Equation (4) is violated in "orch OR". Indeed, the degree of violation is an objective measure of the strength of "intent" or morally responsible "free will".

Here equation (4) is a standard sort of expression of the Born rule.

You may be correct in saying that Penrose rejects the Born rule, and allows psychological feelings to modify this rule. Perhaps you could direct me to the passages where he says this, or give his statement to this effect. I must say that it surprises me that he should propose this since all sorts of "problems" can develop if one rejects the Born rule. Also, his idea is to derive consciousness from physics, so it would not be good to have consciousness needed to define the physics. I suspect that Penrose is too smart to make this suggestion.
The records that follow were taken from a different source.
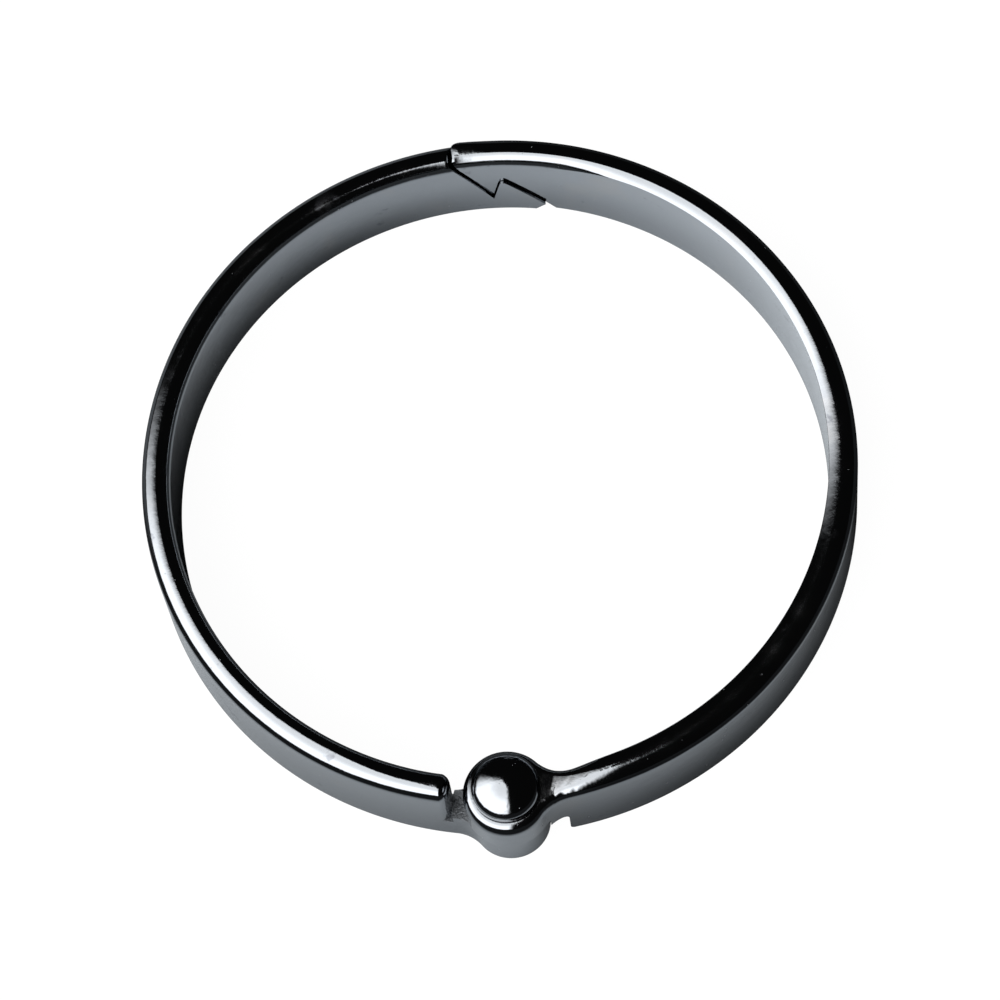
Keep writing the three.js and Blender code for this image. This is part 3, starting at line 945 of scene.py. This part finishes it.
# ---- Camera ----
CAMERA_AZIMUTH = 7.49
CAMERA_ELEVATION = 67.69
CAMERA_ROLL = 9.61
CAMERA_DISTANCE = 0.2646
CAMERA_LENS = 168.1
SENSOR_WIDTH = 36.0
NEAREST_SEEN = 0.01
FARTHEST_SEEN = 10.0
AIM_OFFSET = Vector((-0.194, -0.026, 0.0)) * MM


def camera():
    azimuth, elevation, roll = map(
        math.radians, (CAMERA_AZIMUTH, CAMERA_ELEVATION, CAMERA_ROLL)
    )
    turn = Matrix.Rotation(azimuth, 3, "Z")
    right = turn @ Vector((1, 0, 0))
    up = turn @ Vector((0, math.sin(elevation), math.cos(elevation)))
    back = turn @ Vector((0, -math.cos(elevation), math.sin(elevation)))
    rolled_right = right * math.cos(roll) - up * math.sin(roll)
    rolled_up = right * math.sin(roll) + up * math.cos(roll)
    ring_centre = Vector((0, RING_CENTRE_Y, 0)) * MM
    data = bpy.data.cameras.new("camera")
    data.lens = CAMERA_LENS
    data.sensor_width = SENSOR_WIDTH
    data.clip_start = NEAREST_SEEN
    data.clip_end = FARTHEST_SEEN
    obj = bpy.data.objects.new("camera", data)
    bpy.context.scene.collection.objects.link(obj)
    axes = Matrix((rolled_right, rolled_up, back)).transposed().to_4x4()
    axes.translation = ring_centre + AIM_OFFSET + back * CAMERA_DISTANCE
    obj.matrix_world = axes
    bpy.context.scene.camera = obj


# ---- Build ----
def piece(obj, node, body, bevel, material):
    finish_edges(obj, bevel, walls_end_sharply=node != "pivot_rivet")
    obj.data.materials.clear()
    obj.data.materials.append(material)
    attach(obj, body)
    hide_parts(node)


left_plate = black_nickel("left_plate", seed=3.1, waviness=1.0, as_cut_and_shade=True)
right_plate = black_nickel("right_plate", seed=17.7, waviness=1.0, as_cut_and_shade=False)
rivet_plate = black_nickel("rivet_plate", seed=41.3, waviness=2.2, as_cut_and_shade=False)
piece(left_half(), "left_half_ring", "left_half", BAND_BEVEL, left_plate)
piece(right_half(), "right_half_ring", "right_half", BAND_BEVEL, right_plate)
piece(rivet(), "pivot_rivet", "pivot", RIVET_BEVEL, rivet_plate)
studio_world()
floor()
camera()
bpy.context.scene.view_settings.view_transform = "Standard"
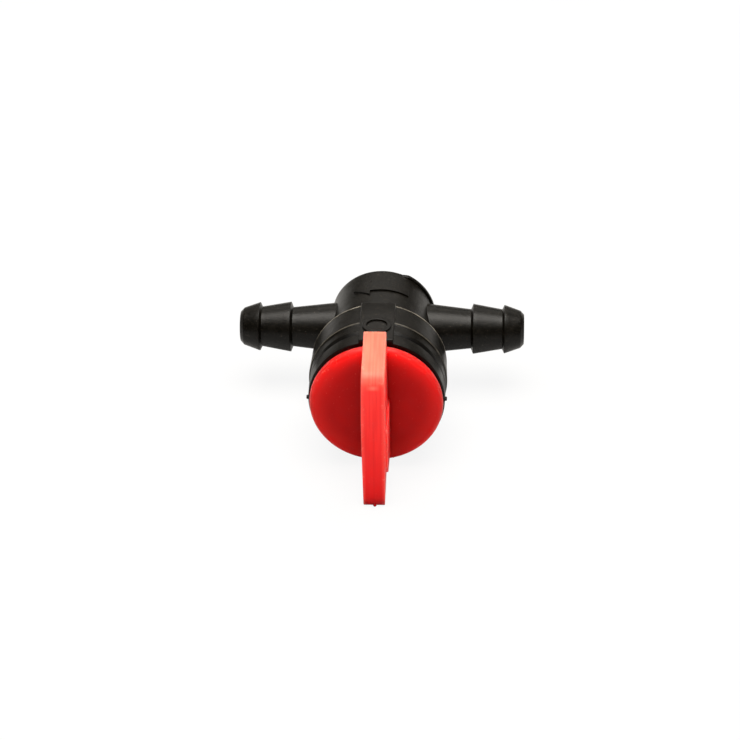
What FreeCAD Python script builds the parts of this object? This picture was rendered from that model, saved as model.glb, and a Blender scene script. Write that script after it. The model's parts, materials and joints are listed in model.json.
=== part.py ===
import FreeCAD, Part
import math
import os
import re
import Sketcher

# Inline quarter-turn shut-off valve for small hose, in millimetres.
# Each piece is built in the valve's own frame: X runs along the two hose
# barbs, Z runs along the turning axis towards the knob, and Y points up.
# The last section leans the assembly into the attitude in which it lies.

doc = FreeCAD.newDocument("ShutOffValve")

# ---------------------------------------------------------------- dimensions
# Places are distances from the crossing of the barb axis and turning axis, and
# setbacks are measured back from the collar's front.

DIMENSIONS = {
    # barrel and collar of the body
    "barrel_radius": 7.9,
    "barrel_rear": 4.1,
    "collar_start": 9.9,
    "collar_radius": 10.25,
    "crest_setback": 5.4,
    "crest_rise": 0.13,
    "collar_front": 20.4,
    "rim_drop": 0.15,
    "score_setback": 2.6,
    "score_width": 0.5,
    "score_slope": 0.8,
    "score_depth": 0.3,
    "edge_break": 0.3,
    "rear_break": 0.4,
    # raised pads, ring and flow arrow
    "pad_width": 5.1,
    "pad_rise": 0.2,
    "boss_setback": 4.4,
    "boss_outer": 2.2,
    "boss_inner": 1.5,
    "boss_rise": 0.27,
    "arrow_length": 8.4,
    "arrow_head": 2.5,
    "arrow_span": 4.4,
    "arrow_shaft": 2.3,
    "arrow_place": 0.9,
    "arrow_rise": 0.25,
    "lug_start": 25.0,
    "lug_sweep": 70.0,
    "lug_length": 1.5,
    "lug_rise": 0.45,
    # hose barbs
    "barb_reach": 22.0,
    "nose_length": 3.03,
    "tip_ring_radius": 3.78,
    "barb_pitch": 4.82,
    "inner_ring_radius": 3.89,
    "valley_radius": 3.09,
    "neck_radius": 3.05,
    "root_radius": 3.85,
    "root_depth": 0.9,
    "nose_radius": 2.8,
    "nose_break": 0.5,
    "waterway_radius": 1.7,
    "mouth_radius": 1.9,
    "mouth_length": 12.0,
    # plug, its bore and the collar's cavity
    "plug_radius": 4.95,
    "plug_end": 3.1,
    "running_gap": 0.05,
    "free_gap": 0.3,
    "cavity_floor": 10.8,
    "collar_wall": 1.55,
    "stop_sweep": 60.0,
    "stop_length": 2.4,
    "stop_width": 1.6,
    "stop_slack": 0.5,
    "quarter_turn": 90.0,
    # washer, retaining ring and seals
    "washer_thickness": 0.5,
    "washer_width": 1.2,
    "ring_setback": 4.0,
    "ring_thickness": 0.8,
    "ring_bite": 0.45,
    "ring_hold": 0.8,
    "ring_opening": 24.0,
    "o_ring_section": 1.34,
    "o_ring_slack": 0.2,
    "o_ring_flat": 0.6,
    "inner_o_ring_place": 4.9,
    "outer_o_ring_place": 7.7,
    "seal_inner": 2.0,
    "seal_outer": 2.75,
    "seal_floor": 3.5,
    "seat_gap": 0.03,
    # knob
    "disc_inset": 0.35,
    "disc_gap": 0.6,
    "disc_thickness": 1.2,
    "disc_round": 1.0,
    "fin_thickness": 3.5,
    "fin_root": 0.3,
    "fin_top": 13.05,
    "fin_brow": 10.4,
    "fin_brow_rise": 8.75,
    "fin_tip_drop": 11.65,
    "fin_tip_rise": 9.1,
    "heel_inset": 1.2,
    "fin_crown": 160.0,
    "fin_bend": 2.3,
    "fin_tip_round": 0.8,
    "fin_edge_break": 0.25,
    "land_start": 1.4,
    "land_rise": 0.3,
    "land_inset": 0.8,
}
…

You claim that your model better allows for "free-will". It is a bit tricky to say what "free-will" is, but your model does not seem to provide much of it, because it is obtained by adding an effect of brain on mind, rather than vice versa: Bohm's model without your back action already gives the action of what you call mind on brain. And the action you propose does not look much like it is a control being exercised by mind. On the other hand, I think the Bohr/Heisenberg/von-Neumann/Wigner collapse model does have the capacity to do a good job on this score, but this is not the place to go into it.

Henry

P.S. Please send this to your list. You can respond *later*, if you wish.